On sait qu'une consommation légère à modérée d'alcool est associée à une diminution du risque de maladie coronarienne, d'AVC ischémique et de mortalité globale, que ce soit chez l'homme ou chez la femme. Comme, de plus en plus, il semble que les maladies vasculaires sont associées à un déficit cognitif ou à une démence, il est légitime de penser que l'alcool à doses modérées peut aussi réduire le risque de démence et d'Alzheimer (alors que de fortes consommations sont en revanche neurotoxiques).
On se rappelle qu'une étude française (PAQUID), conduite auprès d'une population bordelaise âgée, a récemment montré une association inverse entre la consommation de vin et le risque de démence (Orgogozo, Dartigues, Lafont et coll., « Rev Neurol », Paris, 1997).
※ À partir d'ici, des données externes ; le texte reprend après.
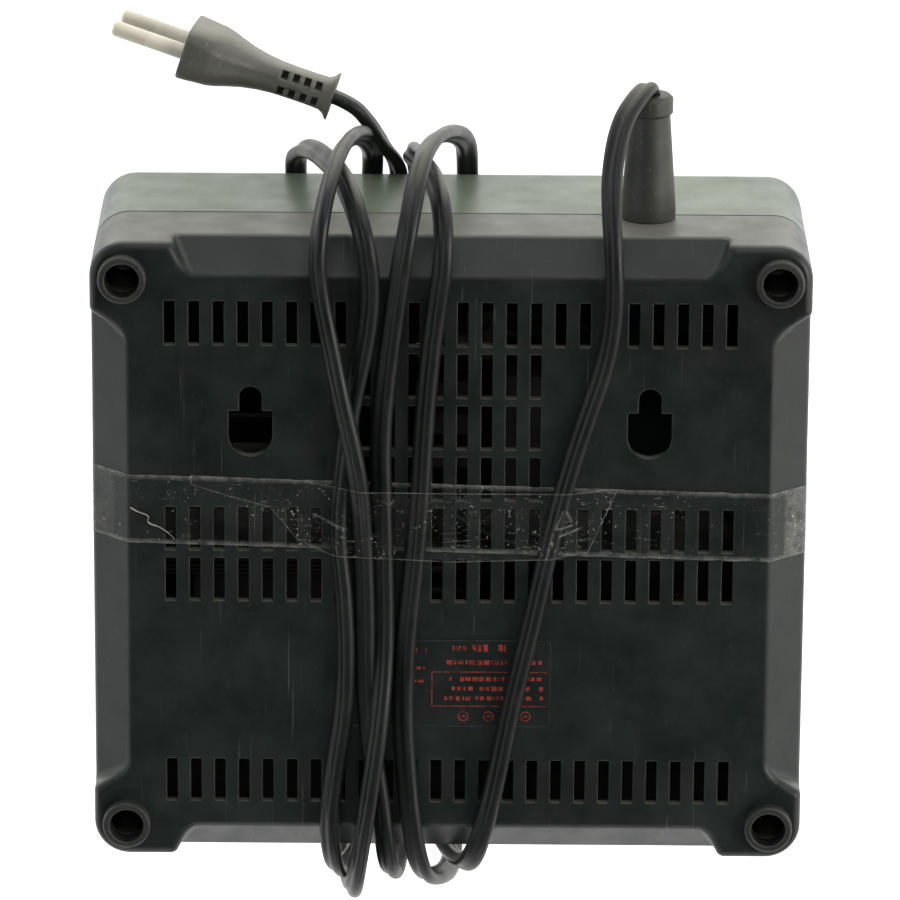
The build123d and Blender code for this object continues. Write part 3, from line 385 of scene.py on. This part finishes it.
# Inner parts are painted several times darker than clean ones would be, as painted shade, so that the slots
# read dark.
SLOT_FINISHES = {
    "housing_black": lambda n: moulded(n, (0.0072, 0.0120, 0.0112), cover=0.07, roughness=0.4, specular=0.42,
                                       dust=(0.22, 0.22, 0.18), plus_y_dust_and_light=0.66),
    "cover_green": lambda n: moulded(n, (0.020, 0.046, 0.033), (0.27, 0.3, 0.21), cover=0.12, roughness=0.34,
                                     plus_y_dust_and_light=0.52, scratch=0.4),
    # Feet: strong pale rims, partly wear and partly painted highlight.
    "foot_rubber": lambda n: moulded(n, (0.015, 0.017, 0.016), cover=0.2, roughness=0.5, edge_wear_and_highlight=0.8,
                                     edge=0.0006),
    "lead_black": lambda n: moulded(n, (0.0070, 0.0092, 0.0088), WARM_DUST, cover=0.05, roughness=0.38,
                                    grain=700, relief=0.06, specular=0.36, edge_wear_and_highlight=0.0, scratch=0.12,
                                    plus_y_dust_and_light=0.3),
    "relief_black": lambda n: moulded(n, (0.034, 0.037, 0.032), WARM_DUST, cover=0.25, roughness=0.5,
                                      relief=0.2, plus_y_dust_and_light=0.1),
    # Plug: paler base and heavier dust, partly dust and partly painted light of its lit side.
    "plug_black": lambda n: moulded(n, (0.082, 0.083, 0.072), WARM_DUST, cover=0.45, roughness=0.5,
                                    relief=0.2, edge_wear_and_highlight=0.45, plus_y_dust_and_light=0.5),
    "plate_black": lambda n: moulded(n, (0.011, 0.0155, 0.0155), cover=0.1,
                                     roughness=0.3, relief=0.05, edge=0.0003),
    "sleeve_white": lambda n: moulded(n, (0.76, 0.72, 0.6), (0.42, 0.39, 0.31),
                                      cover=0.25, roughness=0.35, edge_wear_and_highlight=0.1),
    "bobbin_white": lambda n: moulded(n, (0.13, 0.128, 0.118), (0.1, 0.09, 0.08), cover=0.2, edge_wear_and_highlight=0.1),
    "capacitor_blue": lambda n: moulded(n, (0.009, 0.017, 0.038), cover=0.2, roughness=0.25, edge_wear_and_highlight=0.1),
    "capacitor_grey": lambda n: moulded(n, (0.055, 0.058, 0.06), (0.06, 0.058, 0.05),
                                        cover=0.2, roughness=0.3, edge_wear_and_highlight=0.1),
    "chip_black": lambda n: moulded(n, (0.025, 0.025, 0.027), cover=0.15, roughness=0.45, edge_wear_and_highlight=0.2),
    "resistor_white": lambda n: moulded(n, (0.12, 0.118, 0.11), (0.09, 0.08, 0.06),
                                        cover=0.25, roughness=0.6, edge_wear_and_highlight=0.2),
    "block_grey": lambda n: moulded(n, (0.055, 0.058, 0.06), (0.06, 0.058, 0.05), cover=0.2, edge_wear_and_highlight=0.2),
    "knob_red": lambda n: moulded(n, (0.42, 0.02, 0.014), (0.3, 0.24, 0.2),
                                  cover=0.12, roughness=0.32, edge_wear_and_highlight=0.25),
    "knob_black": lambda n: moulded(n, (0.016, 0.016, 0.017), cover=0.14, roughness=0.35, edge_wear_and_highlight=0.3),
    "switch_black": lambda n: moulded(n, (0.014, 0.014, 0.015), cover=0.12, roughness=0.35, edge_wear_and_highlight=0.3),
    "wire_brown": lambda n: moulded(n, (0.035, 0.016, 0.009), PAINTED_SHADE_DUST, cover=0.1, roughness=0.35, edge_wear_and_highlight=0.0),
    "wire_blue": lambda n: moulded(n, (0.01, 0.022, 0.06), PAINTED_SHADE_DUST, cover=0.1, roughness=0.35, edge_wear_and_highlight=0.0),
    "wire_red": lambda n: moulded(n, (0.09, 0.012, 0.01), PAINTED_SHADE_DUST, cover=0.1, roughness=0.35, edge_wear_and_highlight=0.0),
    "wire_green": lambda n: moulded(n, (0.012, 0.045, 0.018), PAINTED_SHADE_DUST, cover=0.1, roughness=0.35, edge_wear_and_highlight=0.0),
    "screw_steel": lambda n: metal(n, (0.15, 0.15, 0.145), 0.42),
    # Pins: pale cream and mostly not metallic, a painted reflection of the white floor.
    "pin_nickel": lambda n: metal(n, (0.74, 0.69, 0.57), 0.5, 0.2, metallic=0.2),
    "heat_sink_aluminium": lambda n: metal(n, (0.16, 0.165, 0.17), 0.45, 0.15),
    "clip_brass": lambda n: metal(n, (0.2, 0.14, 0.07), 0.4),
    "stud_brass": lambda n: metal(n, (0.7, 0.5, 0.22), 0.28),
    "coil_copper": lambda n: wound_wire(n, (0.03, 0.016, 0.011)),
    "core_steel": lambda n: laminated(n, (0.07, 0.068, 0.065)),
    "board_green": lambda n: printed_board(n, (0.006, 0.014, 0.009)),
    "fuse_glass": lambda n: clear(n, (0.85, 0.88, 0.86), 0.05, 0.8),
    "lens_amber": lambda n: clear(n, (0.8, 0.33, 0.04), 0.15, 0.6),
    "led_red": lambda n: clear(n, (0.7, 0.05, 0.03), 0.15, 0.5),
}
finishes = {slot: make(slot) for slot, make in SLOT_FINISHES.items()}
finishes["tape_clear"] = tape_film()


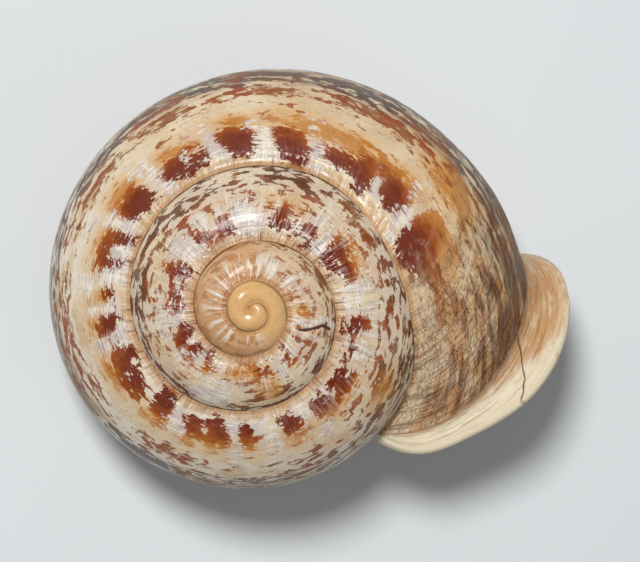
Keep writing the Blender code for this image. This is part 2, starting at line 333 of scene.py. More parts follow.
class Row:
    """Points of the net side by side, tagged with their turn, line and what they belong to."""

    def __init__(self, ids, *tags):
        self.ids = np.array(ids, int)
        self.tags = np.zeros((len(self.ids), 3))
        for column, values in enumerate(tags):
            self.tags[:, column] = values

    def __len__(self):
        return len(self.ids)

    def part_of(self, first, last, step=1):
        return Row(self.ids[first:last:step], *self.tags[first:last:step].T)

    def joined(self, *others):
        rows = (self, *others)
        tags = np.concatenate([row.tags for row in rows])
        return Row(np.concatenate([row.ids for row in rows]), *tags.T)

    def closed(self):
        return self.joined(self.part_of(0, 1))

    def as_part(self, part):
        again = self.joined()
        again.tags[:, 2] = part
        return again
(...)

Depuis, une équipe néerlandaise a cherché à quantifier la relation entre la consommation d'alcool et le risque de démence et les sous-types de démence, et cherché à savoir si l'effet varie en fonction du type de boissons alcoolisées.
Ce travail fait partie de la « Rotterdam Study », qui porte sur 7 983 patients âgés de 55 ans ou plus.
Un questionnaire portait sur les apports alimentaires (170 items) et tous les types de boissons, y compris le thé, le café et les boissons alcoolisées. Les sujets devaient indiquer leur consommation de diverses boissons alcoolisées : vin, bière, alcool fort, vin apéritif (type Sherry ou Porto).
Les effets de l'âge, du sexe, du niveau d'éducation, du tabagisme et du génotype apoE étaient pris en compte.
Tous les types de boissons alcoolisées
Au total, les analyses ont porté sur 32 341 personnes-années (suivi moyen de six ans). Au cours du suivi, 197 participants ont développé une démence (incidence : 6,1/1 000 personnes-années) : 146 cas d'Alzheimer (74 %) - dont 12 avec maladie cérébro-vasculaire -, 29 cas de démence vasculaire, 22 cas d'autres démences (dont 8 cas de démence de maladie de Parkinson).
Il est apparu que la consommation d'alcool est associée à un plus faible risque de démence : par rapport à l'absence de consommation d'alcool, une consommation légère à modérée (de un à trois verres par jour) est associée à un moindre risque de démence ; le ratio est de 0,58 pour tous les types de démence et de 0,29 pour la démence vasculaire ; l'âge, le tabagisme et le niveau d'éducation n'ont pas d'influence significative sur ces résultats.
Il n'a pas été retrouvé d'influence du type de boisson alcoolisée.
Plusieurs mécanismes peuvent expliquer la relation inverse observée dans cette étude entre le risque de démence et la consommation légère à modérée de boissons alcoolisées. Première possibilité : l'alcool pourrait agir en réduisant les facteurs de risque cardio-vasculaire, soit par le biais de l'action de l'éthanol sur l'agrégation plaquettaire, soit par une modification du profil lipidique.
L'acétylcholine dans l'hippocampe
Autre possibilité : l'alcool pourrait avoir un effet direct sur les fonctions cognitives par le biais d'une libération d'acétylcholine dans l'hippocampe. En effet, l'acétylcholine favorise l'apprentissage et la mémoire. Chez le rat, l'effet de l'alcool à ce niveau est biphasique : de petites doses d'alcool stimulent la libération d'acétylcholine, alors que des doses plus élevées l'inhibent. Ce mécanisme pourrait, dès lors, expliquer pourquoi, chez l'homme, des doses de 1 à 3 verres par jour réduisent le risque de démence, alors que des doses plus élevées ne le diminuent pas.
La différence entre ce travail néerlandais et l'étude française PAQUID porte sur la nature des boissons ingérées : l'étude PAQUID soulignait l'effet bénéfique du vin ; ce nouveau travail met en avant tous les types de boissons alcoolisées. Comment expliquer la différence ? Selon les auteurs néerlandais, peut-être par le fait que le vin était la seule source d'alcool de plus de 95 % des buveurs réguliers participants à l'étude PAQUID.
Enfin, les auteurs soulignent que leurs résultats concordent avec ceux de la récente « Canadian Study of Health and Aging » et ceux de plusieurs études sur les maladies coronariennes.
Annemieke Ruitenberg et coll. « Lancet » du 26 janvier 2002, pp. 281-286.